Work to complete ▸
Repeat each line word for word.

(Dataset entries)
◇ ◇ ◇ ◇ ◇ ◇ ◇

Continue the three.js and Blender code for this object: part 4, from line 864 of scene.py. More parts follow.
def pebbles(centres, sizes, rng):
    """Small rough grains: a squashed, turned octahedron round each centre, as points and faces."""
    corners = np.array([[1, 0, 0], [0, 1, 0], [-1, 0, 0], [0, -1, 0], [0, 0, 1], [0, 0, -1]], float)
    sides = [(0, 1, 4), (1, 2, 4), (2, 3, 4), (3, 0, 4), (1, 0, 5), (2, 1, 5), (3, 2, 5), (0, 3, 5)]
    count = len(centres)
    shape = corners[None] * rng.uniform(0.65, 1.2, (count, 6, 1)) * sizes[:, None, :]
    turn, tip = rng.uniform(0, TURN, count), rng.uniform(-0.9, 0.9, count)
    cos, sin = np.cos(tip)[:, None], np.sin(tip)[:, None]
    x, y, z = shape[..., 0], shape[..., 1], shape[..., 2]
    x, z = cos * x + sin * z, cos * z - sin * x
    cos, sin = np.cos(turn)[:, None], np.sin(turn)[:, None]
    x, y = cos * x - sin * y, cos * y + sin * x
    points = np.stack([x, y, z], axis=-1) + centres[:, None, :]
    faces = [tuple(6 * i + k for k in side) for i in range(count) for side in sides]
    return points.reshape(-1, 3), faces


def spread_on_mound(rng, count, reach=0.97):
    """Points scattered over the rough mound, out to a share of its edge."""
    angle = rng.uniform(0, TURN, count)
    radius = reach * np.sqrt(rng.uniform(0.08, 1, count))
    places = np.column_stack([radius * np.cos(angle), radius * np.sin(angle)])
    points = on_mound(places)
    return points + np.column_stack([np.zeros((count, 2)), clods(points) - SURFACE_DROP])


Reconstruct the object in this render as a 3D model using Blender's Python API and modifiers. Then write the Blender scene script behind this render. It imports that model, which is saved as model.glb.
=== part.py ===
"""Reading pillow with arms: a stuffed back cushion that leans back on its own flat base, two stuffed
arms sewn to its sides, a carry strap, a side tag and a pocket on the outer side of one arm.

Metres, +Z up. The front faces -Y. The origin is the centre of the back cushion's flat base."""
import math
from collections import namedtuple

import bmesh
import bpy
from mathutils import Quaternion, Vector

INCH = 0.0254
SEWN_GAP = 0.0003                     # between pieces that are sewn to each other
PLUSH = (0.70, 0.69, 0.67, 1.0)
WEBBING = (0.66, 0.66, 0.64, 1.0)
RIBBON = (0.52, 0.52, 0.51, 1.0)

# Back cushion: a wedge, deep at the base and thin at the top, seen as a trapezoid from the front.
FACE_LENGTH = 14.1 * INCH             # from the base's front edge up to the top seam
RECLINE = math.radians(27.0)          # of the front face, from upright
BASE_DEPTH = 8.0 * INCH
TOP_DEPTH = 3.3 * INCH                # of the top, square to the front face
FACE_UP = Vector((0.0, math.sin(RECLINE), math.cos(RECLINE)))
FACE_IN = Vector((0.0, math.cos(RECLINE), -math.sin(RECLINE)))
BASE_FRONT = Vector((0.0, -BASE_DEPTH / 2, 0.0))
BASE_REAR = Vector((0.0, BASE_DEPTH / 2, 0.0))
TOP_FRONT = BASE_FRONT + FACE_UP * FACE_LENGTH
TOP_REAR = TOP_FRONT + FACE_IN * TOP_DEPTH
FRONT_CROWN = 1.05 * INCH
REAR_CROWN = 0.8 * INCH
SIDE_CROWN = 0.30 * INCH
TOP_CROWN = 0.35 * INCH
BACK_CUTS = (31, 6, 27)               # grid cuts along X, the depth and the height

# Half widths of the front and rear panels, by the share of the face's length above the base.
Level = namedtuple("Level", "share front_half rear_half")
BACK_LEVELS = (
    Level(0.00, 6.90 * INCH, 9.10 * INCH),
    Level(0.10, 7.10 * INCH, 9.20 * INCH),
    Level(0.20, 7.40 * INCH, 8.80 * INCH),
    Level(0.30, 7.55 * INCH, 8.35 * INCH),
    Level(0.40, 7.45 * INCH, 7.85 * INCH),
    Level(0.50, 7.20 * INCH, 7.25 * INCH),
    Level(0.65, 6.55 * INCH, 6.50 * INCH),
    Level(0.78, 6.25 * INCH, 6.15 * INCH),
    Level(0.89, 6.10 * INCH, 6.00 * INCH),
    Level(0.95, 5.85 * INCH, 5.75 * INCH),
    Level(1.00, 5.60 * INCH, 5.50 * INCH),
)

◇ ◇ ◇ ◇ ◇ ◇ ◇

Response for this exercise ▸
Continue the three.js and Blender code for this object: part 4, from line 864 of scene.py. More parts follow.
def pebbles(centres, sizes, rng):
    """Small rough grains: a squashed, turned octahedron round each centre, as points and faces."""
    corners = np.array([[1, 0, 0], [0, 1, 0], [-1, 0, 0], [0, -1, 0], [0, 0, 1], [0, 0, -1]], float)
    sides = [(0, 1, 4), (1, 2, 4), (2, 3, 4), (3, 0, 4), (1, 0, 5), (2, 1, 5), (3, 2, 5), (0, 3, 5)]
    count = len(centres)
    shape = corners[None] * rng.uniform(0.65, 1.2, (count, 6, 1)) * sizes[:, None, :]
    turn, tip = rng.uniform(0, TURN, count), rng.uniform(-0.9, 0.9, count)
    cos, sin = np.cos(tip)[:, None], np.sin(tip)[:, None]
    x, y, z = shape[..., 0], shape[..., 1], shape[..., 2]
    x, z = cos * x + sin * z, cos * z - sin * x
    cos, sin = np.cos(turn)[:, None], np.sin(turn)[:, None]
    x, y = cos * x - sin * y, cos * y + sin * x
    points = np.stack([x, y, z], axis=-1) + centres[:, None, :]
    faces = [tuple(6 * i + k for k in side) for i in range(count) for side in sides]
    return points.reshape(-1, 3), faces


def spread_on_mound(rng, count, reach=0.97):
    """Points scattered over the rough mound, out to a share of its edge."""
    angle = rng.uniform(0, TURN, count)
    radius = reach * np.sqrt(rng.uniform(0.08, 1, count))
    places = np.column_stack([radius * np.cos(angle), radius * np.sin(angle)])
    points = on_mound(places)
    return points + np.column_stack([np.zeros((count, 2)), clods(points) - SURFACE_DROP])


Reconstruct the object in this render as a 3D model using Blender's Python API and modifiers. Then write the Blender scene script behind this render. It imports that model, which is saved as model.glb.
=== part.py ===
"""Reading pillow with arms: a stuffed back cushion that leans back on its own flat base, two stuffed
arms sewn to its sides, a carry strap, a side tag and a pocket on the outer side of one arm.

Metres, +Z up. The front faces -Y. The origin is the centre of the back cushion's flat base."""
import math
from collections import namedtuple

import bmesh
import bpy
from mathutils import Quaternion, Vector

INCH = 0.0254
SEWN_GAP = 0.0003                     # between pieces that are sewn to each other
PLUSH = (0.70, 0.69, 0.67, 1.0)
WEBBING = (0.66, 0.66, 0.64, 1.0)
RIBBON = (0.52, 0.52, 0.51, 1.0)

# Back cushion: a wedge, deep at the base and thin at the top, seen as a trapezoid from the front.
FACE_LENGTH = 14.1 * INCH             # from the base's front edge up to the top seam
RECLINE = math.radians(27.0)          # of the front face, from upright
BASE_DEPTH = 8.0 * INCH
TOP_DEPTH = 3.3 * INCH                # of the top, square to the front face
FACE_UP = Vector((0.0, math.sin(RECLINE), math.cos(RECLINE)))
FACE_IN = Vector((0.0, math.cos(RECLINE), -math.sin(RECLINE)))
BASE_FRONT = Vector((0.0, -BASE_DEPTH / 2, 0.0))
BASE_REAR = Vector((0.0, BASE_DEPTH / 2, 0.0))
TOP_FRONT = BASE_FRONT + FACE_UP * FACE_LENGTH
TOP_REAR = TOP_FRONT + FACE_IN * TOP_DEPTH
FRONT_CROWN = 1.05 * INCH
REAR_CROWN = 0.8 * INCH
SIDE_CROWN = 0.30 * INCH
TOP_CROWN = 0.35 * INCH
BACK_CUTS = (31, 6, 27)               # grid cuts along X, the depth and the height

# Half widths of the front and rear panels, by the share of the face's length above the base.
Level = namedtuple("Level", "share front_half rear_half")
BACK_LEVELS = (
    Level(0.00, 6.90 * INCH, 9.10 * INCH),
    Level(0.10, 7.10 * INCH, 9.20 * INCH),
    Level(0.20, 7.40 * INCH, 8.80 * INCH),
    Level(0.30, 7.55 * INCH, 8.35 * INCH),
    Level(0.40, 7.45 * INCH, 7.85 * INCH),
    Level(0.50, 7.20 * INCH, 7.25 * INCH),
    Level(0.65, 6.55 * INCH, 6.50 * INCH),
    Level(0.78, 6.25 * INCH, 6.15 * INCH),
    Level(0.89, 6.10 * INCH, 6.00 * INCH),
    Level(0.95, 5.85 * INCH, 5.75 * INCH),
    Level(1.00, 5.60 * INCH, 5.50 * INCH),
)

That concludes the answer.